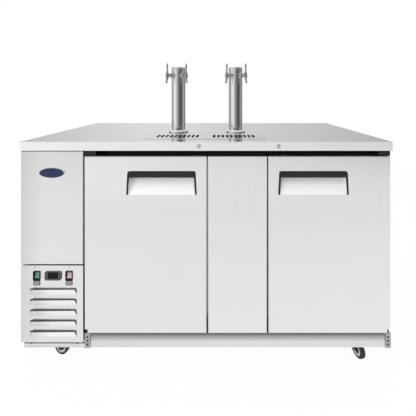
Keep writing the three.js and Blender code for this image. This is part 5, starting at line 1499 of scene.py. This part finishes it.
def caster_wheel(corner, axle):
    body = f"wheel_{corner}"
    bm = bmesh.new()
    ring_into(bm, tyre, axle, steps=72)
    finished(f"{corner}_tyre", bm, tyre_rubber, body, [f"caster_wheel_{corner}"], crease=50)
    for name, profile, finish in (("rim", rim_profile, rim_grey), ("hub", hub_profile, tyre_rubber)):
        bm = bmesh.new()
        ring_into(bm, softened(profile, radius=0.0007, steps=2), axle, steps=56)
        finished(f"{corner}_wheel_{name}", bm, finish, body, crease=40)


print("wheels of", 2 * max(radius for radius, _ in tyre), "m")

# %% [markdown]
# The fork is pressed steel with black enamel: two legs that lean back to the axle, a bridge
# over the wheel, and the swivel's crown on top. The crown is turned about the swivel's axis.

# %% Forks
leg_inner, leg_outer, axle_radius = 0.0155, 0.0185, 0.004
bolt_head = [(0, 0.004), (0.0052, 0.004), (0.0068, 0.0032), (0.0068, -0.0003), (0, -0.0003)]
axle_pin = [(0, -leg_outer), (axle_radius, -leg_outer), (axle_radius, leg_outer), (0, leg_outer)]
crown = [
    (0, 0.0837), (0.0235, 0.0837), (0.025, 0.0855), (0.025, 0.0905), (0.0225, 0.0935), (0.0225, 0.0967),
    (0, 0.0967),
]
bridge_x, bridge_z, bridge_size = -0.0005, 0.0853, (0.047, 0.037, 0.003)


def fork_leg(trail):
    return rounded([
        (-0.0125, 0.0845, 0.002), (trail - 0.009, 0.038, 0.0), (trail - 0.0075, 0.030, 0.006),
        (trail, 0.0288, 0.006), (trail + 0.0085, 0.0325, 0.006), (trail + 0.0085, 0.044, 0.006),
        (trail + 0.0015, 0.0845, 0.002),
    ], steps=4)


def caster_fork(corner, turn, trail, axle_height):
    leg = fork_leg(trail)
    bm = bmesh.new()
    for side in (-1, 1):
        chamfered_plate_into(bm, leg, turn, on_front, (side * leg_inner, side * leg_outer), chamfer=0.0005)
        bolt = turn @ Matrix.Translation((trail, side * leg_outer, axle_height))
        turned_into(bm, bolt_head, bolt @ Matrix.Rotation(math.radians(-90 * side), 4, "X"), steps=6)
    axle = turn @ Matrix.Translation((trail, 0, axle_height)) @ Matrix.Rotation(math.radians(90), 4, "X")
    turned_into(bm, axle_pin, axle, steps=24)
    turned_into(bm, softened(crown, radius=0.0009, steps=2), turn, steps=48)
    for vert in bmesh.ops.create_cube(bm, size=1.0)["verts"]:
        x, y, z = [c * size for c, size in zip(vert.co, bridge_size)]
        vert.co = turn @ Vector((bridge_x + x, y, bridge_z + z))
    name, solid = f"{corner}_fork", f"caster_fork_{corner}"
    finished(name, bm, fork_black, f"fork_{corner}", [solid], crease=40)


joints = {joint["name"]: joint for joint in frame["joints"]}
for corner in ("front_left", "front_right", "rear_left", "rear_right"):
    hub = Vector(joints[f"{corner}_roll"]["pos_m"])
    swivel = Vector(joints[f"{corner}_swivel"]["pos_m"])
    yaw = math.atan2(hub.y - swivel.y, hub.x - swivel.x)
    trail = math.hypot(hub.x - swivel.x, hub.y - swivel.y)
    upright = Matrix.Rotation(yaw, 4, "Z")
    caster_wheel(corner, Matrix.Translation(hub) @ upright @ Matrix.Rotation(math.radians(-90), 4, "X"))
    caster_fork(corner, Matrix.Translation((swivel.x, swivel.y, 0)) @ upright, trail, hub.z)
    print(corner, "caster, turned", round(math.degrees(yaw)), "degrees")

----------

## DESCRIPTION OF THE TASK
Include the first line, the line containing "# over the wheel, and", and every line between them, copied exactly from the material above; output no other line.

## COMPLETED EXERCISE
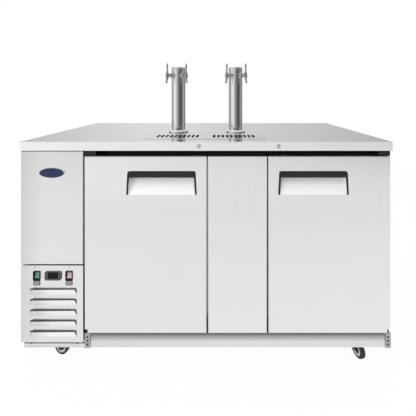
Keep writing the three.js and Blender code for this image. This is part 5, starting at line 1499 of scene.py. This part finishes it.
def caster_wheel(corner, axle):
    body = f"wheel_{corner}"
    bm = bmesh.new()
    ring_into(bm, tyre, axle, steps=72)
    finished(f"{corner}_tyre", bm, tyre_rubber, body, [f"caster_wheel_{corner}"], crease=50)
    for name, profile, finish in (("rim", rim_profile, rim_grey), ("hub", hub_profile, tyre_rubber)):
        bm = bmesh.new()
        ring_into(bm, softened(profile, radius=0.0007, steps=2), axle, steps=56)
        finished(f"{corner}_wheel_{name}", bm, finish, body, crease=40)


print("wheels of", 2 * max(radius for radius, _ in tyre), "m")

# %% [markdown]
# The fork is pressed steel with black enamel: two legs that lean back to the axle, a bridge
# over the wheel, and the swivel's crown on top. The crown is turned about the swivel's axis.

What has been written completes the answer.